Editorial: Bahinting and Chand, too-A A +A
Thursday, August 23, 2012
LOGIC has so far prevented the usual critics of the Aquino administration from pouncing hard on the delay in the recovery of the bodies of Capt. Jessup Bahinting and his co-pilot, Nepali Kshitiz Chand, from the wreckage of the Piper Seneca plane that crashed in the seas off Masbate.
Even as public attention was already focused on the wake in Naga City for Interior and Local Government Secretary Jesse Robredo, whose body was recovered Monday morning, relatives patiently waited for a successful result of efforts by divers to pry Bahinting and Chand out of the fuselage where their bodies were initially thought to be stuck.

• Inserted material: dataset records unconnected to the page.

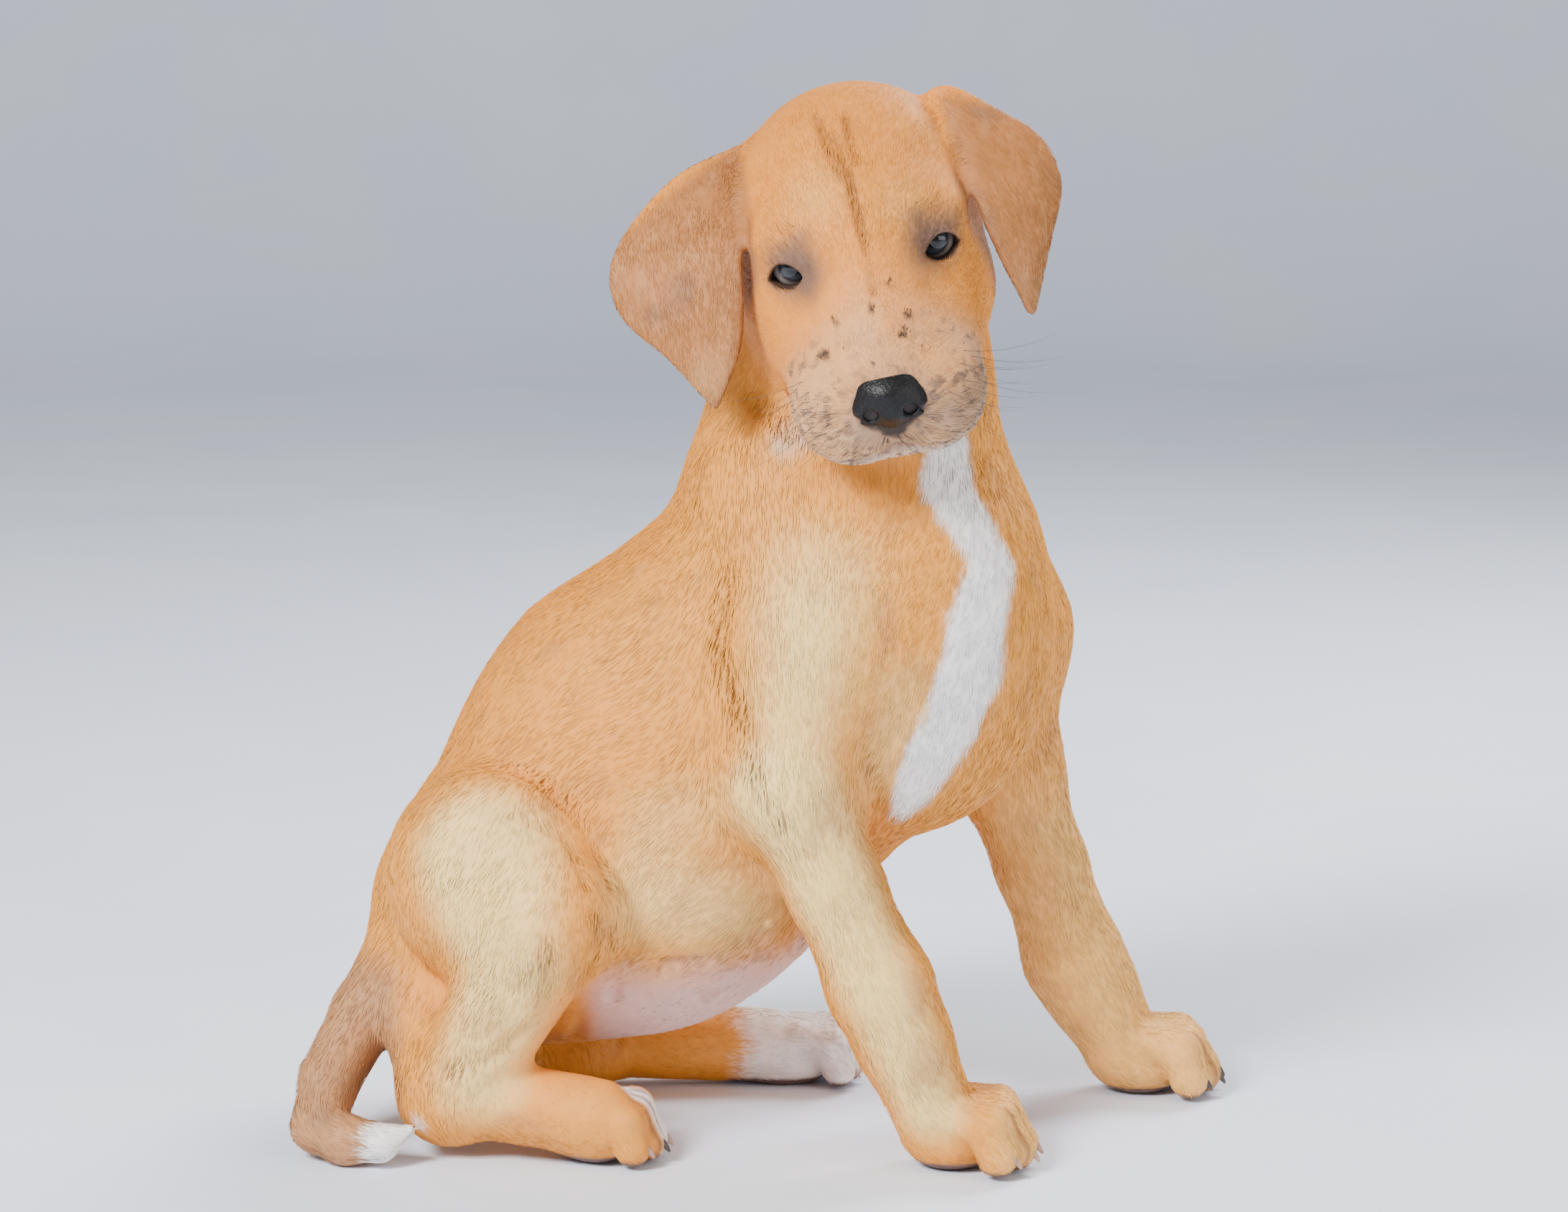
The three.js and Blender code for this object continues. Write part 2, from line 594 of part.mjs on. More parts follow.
const CLAWS = Object.entries(PAW).flatMap(([paw, frame]) => {
  const size = PAW_SIZE[paw.split("_")[0]];
  return TOES.map((offset, i) => {
    const toe = toeLine(size, offset);
    return {
      name: `claw_${paw}_${i + 1}`,
      paw: `paw_${paw}`,
      root: frame.at(toe.tip[0] + size.toe * 0.3, toe.tip[1], toe.tip[2] + 1.5),
      tip: frame.at(...toe.claw),
    };
  });
});

// Build the tail in two lengths, then every flesh node from its cell, clear of what came before it.
const TAIL_ROOM = [[-240, -110, -6], [-130, 40, 110]];
const TIP_ROOM = { low: [-181, -110, -2], high: [-120, -44, 60] };
const tailWhole = skinOf(tailFlesh, ...TAIL_ROOM, 8).trimByPlane([0, 0, 1], 0);
const tailRoom = grown(tailWhole, 2 * GAP);
const rootCut = { low: [-164, -60, -1], high: [40, 100, 200] };
const tailBody = tailWhole.subtract(cellOf(rootCut, GAP));
const built = {
  tail: tailBody.subtract(cellOf(TIP_ROOM, GAP)),
  tail_tip: tailBody.intersect(cellOf(TIP_ROOM)),
};
const taken = [tailRoom.subtract(cellOf(rootCut))];
for (const [name, cell] of Object.entries(CELLS)) {
  const room = cellOf(cell).boundingBox();
  const margin = 1.2 * cell.step;
  let solid = skinOf(flesh, sub(room.min, [margin, margin, margin]), add(room.max, [margin, margin, margin]), cell.step);
  solid = solid.intersect(cellOf(cell));
  for (const other of taken) solid = solid.subtract(other);
  taken.push(cellOf(cell, GAP));
  built[name] = solid;
}
for (const [name] of SIDES) {
  const socket = new THREE.SphereGeometry(EYE_RADIUS + GAP, 14, 10);
  socket.deleteAttribute("normal");
  socket.deleteAttribute("uv");
  const round = mergeVertices(socket.clone().translate(...EYE[name]));
  built.head = built.head.subtract(solidOf(round.attributes.position.array, round.index.array));
}
const headRoom = grown(built.head, 1.5 * GAP);
const noseRoom = [HEAD.at(72, 0, -14).map((v) => v - 32), HEAD.at(72, 0, -14).map((v) => v + 32)];
built.nose = skinOf(noseForm, ...noseRoom, 4.6);
built.head = built.head.subtract(grown(built.nose, 1.5 * GAP));
for (const { paw, root, tip } of CLAWS) built[paw] = built[paw].subtract(clawSolid(root, tip, GAP));

const PAINTS = {
  nose: "nose", tail_tip: "white", paw_hind_left: "white", paw_hind_right: "fawn_light", torso: "fawn_light",
};
for (const [name, solid] of Object.entries(built)) {
  const pieces = solid.decompose().map((piece) => Math.round(piece.volume()));
  if (pieces.length > 1) console.log(name, pieces);
  show(name, largest(solid), PAINTS[name] ?? "fawn");
}
for (const [name] of SIDES) {
  const ball = new THREE.SphereGeometry(EYE_RADIUS, 14, 10);
  const eye = new THREE.Mesh(ball, new THREE.MeshStandardMaterial({ metalness: 0, ...PAINT.eye }));
  eye.position.set(...EYE[name]);
  eye.name = `eye_${name}`;
  model.add(eye);
  show(`ear_${name}`, largest(earSolid(EARS[name]).subtract(headRoom)), "ear");
}
for (const { name, root, tip } of CLAWS) show(name, clawSolid(root, tip), "claw");

// The origin is the middle of the base of the whole model.
const bounds = new THREE.Box3().setFromObject(model);
const centre = bounds.getCenter(new THREE.Vector3());
model.position.set(-centre.x, -centre.y, -bounds.min.z);

export default model;
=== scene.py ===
"""Great dane puppy, sitting with its head turned and bowed: skin, short coat, eyes, nose and claws.

The body is a field of soft forms in millimetres, worked out with numpy. Its zero surface is the skin, and
the tufts of the coat are laid along it. +Z is up, +X the way the body points, +Y the dog's left.
"""

import math

import bpy
import numpy as np
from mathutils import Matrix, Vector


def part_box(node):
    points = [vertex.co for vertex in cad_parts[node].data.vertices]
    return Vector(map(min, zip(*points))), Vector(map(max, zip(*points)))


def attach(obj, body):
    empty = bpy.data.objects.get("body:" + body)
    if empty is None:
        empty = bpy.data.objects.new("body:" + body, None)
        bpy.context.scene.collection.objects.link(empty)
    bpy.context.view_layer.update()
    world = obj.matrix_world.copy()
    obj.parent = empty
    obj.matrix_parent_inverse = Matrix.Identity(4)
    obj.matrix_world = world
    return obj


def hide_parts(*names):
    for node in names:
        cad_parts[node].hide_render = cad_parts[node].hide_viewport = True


bl_info = {
    "name": "Great dane puppy",
    "version": (1, 0, 0),
    "blender": (4, 5, 0),
    "location": "3D View > Sidebar > Puppy",
    "description": "Skin, coat, eyes, nose, claws and stage of a sitting great dane puppy",
    "category": "Add Mesh",
}

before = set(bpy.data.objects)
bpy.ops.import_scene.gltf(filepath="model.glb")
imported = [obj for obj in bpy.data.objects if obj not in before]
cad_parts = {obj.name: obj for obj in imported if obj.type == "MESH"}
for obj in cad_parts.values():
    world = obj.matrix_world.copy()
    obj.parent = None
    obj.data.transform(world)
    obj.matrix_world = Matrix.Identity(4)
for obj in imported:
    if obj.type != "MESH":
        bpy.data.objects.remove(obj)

# Frames and numbers of the pose, in millimetres


class Frame:
    """A place with forward, left and up directions: yaw turns +X to +Y, pitch bows, roll lifts the left."""

    def __init__(self, origin, yaw, pitch, roll):
        turns = [math.radians(a) for a in (yaw, pitch, roll)]
        cy, sy, cp, sp, cr, sr = (f(a) for a in turns for f in (math.cos, math.sin))
        self.origin = np.array(origin, float)
        self.forward = np.array([cy * cp, sy * cp, -sp])
        level = np.array([-sy, cy, 0])
        self.left = level * cr + np.cross(self.forward, level) * sr
        self.up = np.cross(self.forward, self.left)
        self.axes = np.stack([self.forward, self.left, self.up])

    def at(self, f, l, u):
        """World place of a point given in this frame."""
        return self.origin + np.array([f, l, u], float) @ self.axes

    def local(self, points):
        """Coordinates of world points in this frame."""
        return (points - self.origin) @ self.axes.T


def unit(v):
    """The vector, or each row, at length one."""
    v = np.asarray(v, float)
    return v / np.maximum(np.linalg.norm(v, axis=-1, keepdims=True), 1e-9)


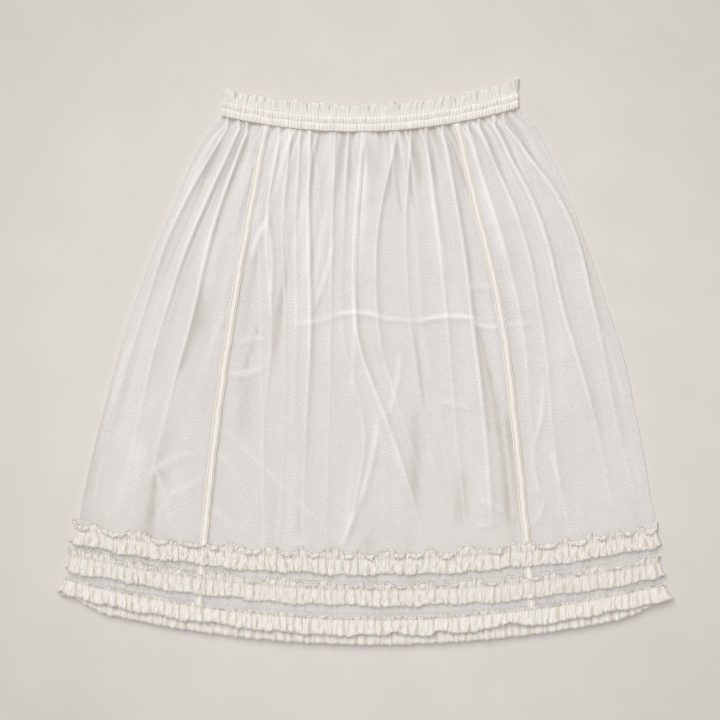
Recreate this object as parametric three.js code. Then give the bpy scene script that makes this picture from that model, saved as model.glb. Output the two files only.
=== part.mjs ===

But only the body of Bahinting was recovered from the wreckage late in the afternoon yesterday. The search continues today for Chand’s body.
The reason advanced by the team conducting the retrieval operation on why Robredo’s body was recovered first is not difficult to accept.
The bodies of the two pilots, the rescuers said then, were in the closed cockpit while that of Robredo was in a passenger seat near an open door.
Prying the bodies in the cockpit was thus a more difficult task for divers dealing with wreckage lodged in a seabed 180 feet deep.
Okay. Yet the symbolism still stares us in the face.
The reality is that everywhere, including in search and rescue operations, gradations persist. That’s not a criticism but acceptance of prevailing tendencies. In the hierarchy of importance, Robredo was at the upper rung, Bahinting below it and Chand lower still.
Indeed, even if the accident didn’t happen, Bahinting and Chand’s effort to bring Robredo from Cebu to Naga City in Camarines Sur would still have become mere footnote to his successful arrival.
That doesn’t prevent us, though, from giving recognition notably to Bahinting, whose good deeds, like lending the planes of his firm AviaTour to people who desperately needed to be airlifted from one place to another. The most recent instance was the use of Bahinting’s plane to pick up from Camiguin the snake anti-venom that saved the life of a Cebu zoo caretaker bitten by a Philippine cobra.
Bahinting’s body will be brought back to Cebu today even as Chand’s relatives continue the search for his body. The young co-pilot of the ill-fated plane may not be Filipino and is the least accomplished of the three victims, but we owe it to his family that his body be found and brought home for proper burial.
Published in the Sun.Star Cebu newspaper on August 23, 2012.